*Your instructions*
Go through the data below. Pull out every line that has the word "scene".

+++ Given information +++

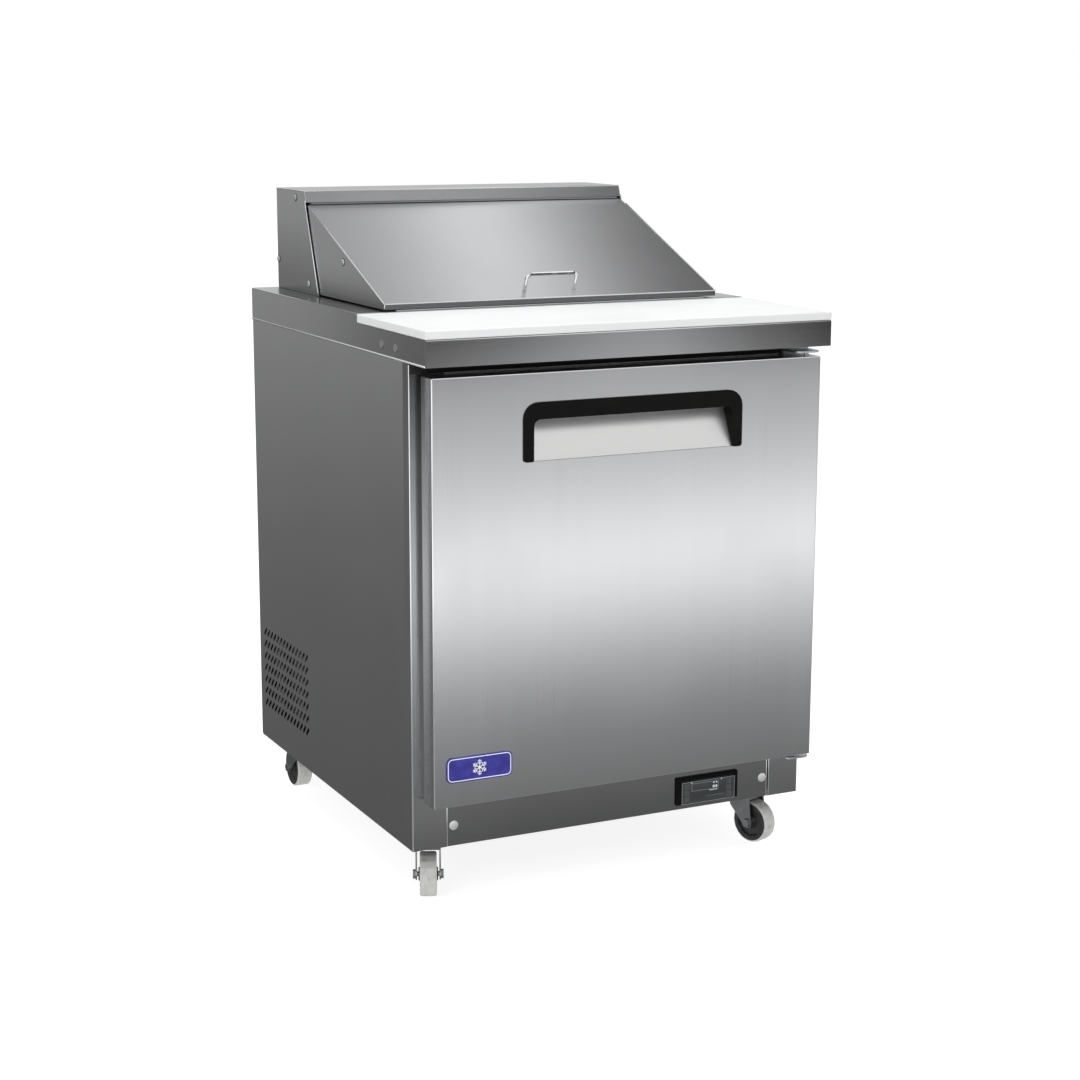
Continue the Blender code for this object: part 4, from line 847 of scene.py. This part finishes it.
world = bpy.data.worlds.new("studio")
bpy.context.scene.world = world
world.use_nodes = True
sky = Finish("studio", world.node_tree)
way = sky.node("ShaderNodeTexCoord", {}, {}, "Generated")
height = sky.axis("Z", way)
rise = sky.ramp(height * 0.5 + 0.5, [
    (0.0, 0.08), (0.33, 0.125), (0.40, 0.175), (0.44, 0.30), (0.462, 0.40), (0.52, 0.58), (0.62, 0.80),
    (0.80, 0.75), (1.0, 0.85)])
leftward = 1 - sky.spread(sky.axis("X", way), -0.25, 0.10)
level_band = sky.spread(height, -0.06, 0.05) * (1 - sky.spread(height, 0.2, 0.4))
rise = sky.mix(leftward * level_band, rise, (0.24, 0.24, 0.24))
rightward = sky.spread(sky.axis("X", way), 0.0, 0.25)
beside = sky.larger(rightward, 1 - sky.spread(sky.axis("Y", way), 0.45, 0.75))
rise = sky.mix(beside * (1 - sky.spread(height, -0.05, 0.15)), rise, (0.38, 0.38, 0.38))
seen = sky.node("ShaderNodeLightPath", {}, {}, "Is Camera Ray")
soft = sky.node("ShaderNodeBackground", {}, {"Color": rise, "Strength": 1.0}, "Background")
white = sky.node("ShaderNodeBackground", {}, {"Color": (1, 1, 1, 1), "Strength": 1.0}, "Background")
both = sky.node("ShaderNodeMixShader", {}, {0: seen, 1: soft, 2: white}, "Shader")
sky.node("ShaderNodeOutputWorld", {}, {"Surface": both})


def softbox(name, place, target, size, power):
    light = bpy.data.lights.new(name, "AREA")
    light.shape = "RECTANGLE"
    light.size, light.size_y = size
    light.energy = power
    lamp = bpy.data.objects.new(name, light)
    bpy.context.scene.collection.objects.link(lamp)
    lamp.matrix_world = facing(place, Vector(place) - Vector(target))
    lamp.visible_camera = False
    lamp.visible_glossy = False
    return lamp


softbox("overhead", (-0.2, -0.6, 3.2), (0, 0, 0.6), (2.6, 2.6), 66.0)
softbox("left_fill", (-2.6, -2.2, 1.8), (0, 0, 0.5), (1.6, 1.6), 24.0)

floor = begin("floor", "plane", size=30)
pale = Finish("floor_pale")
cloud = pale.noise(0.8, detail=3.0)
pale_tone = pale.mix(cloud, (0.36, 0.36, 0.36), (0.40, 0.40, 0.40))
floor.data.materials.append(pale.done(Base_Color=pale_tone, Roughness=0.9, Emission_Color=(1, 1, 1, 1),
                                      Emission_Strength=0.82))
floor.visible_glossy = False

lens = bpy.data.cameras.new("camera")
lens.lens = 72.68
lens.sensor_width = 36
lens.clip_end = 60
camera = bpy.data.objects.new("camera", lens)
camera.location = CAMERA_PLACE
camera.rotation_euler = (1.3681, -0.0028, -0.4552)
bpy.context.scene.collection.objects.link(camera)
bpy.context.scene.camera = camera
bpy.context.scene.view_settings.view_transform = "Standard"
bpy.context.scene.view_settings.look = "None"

+++

*Solution for this problem*
Continue the Blender code for this object: part 4, from line 847 of scene.py. This part finishes it.
bpy.context.scene.world = world
    bpy.context.scene.collection.objects.link(lamp)
bpy.context.scene.collection.objects.link(camera)
bpy.context.scene.camera = camera
bpy.context.scene.view_settings.view_transform = "Standard"
bpy.context.scene.view_settings.look = "None"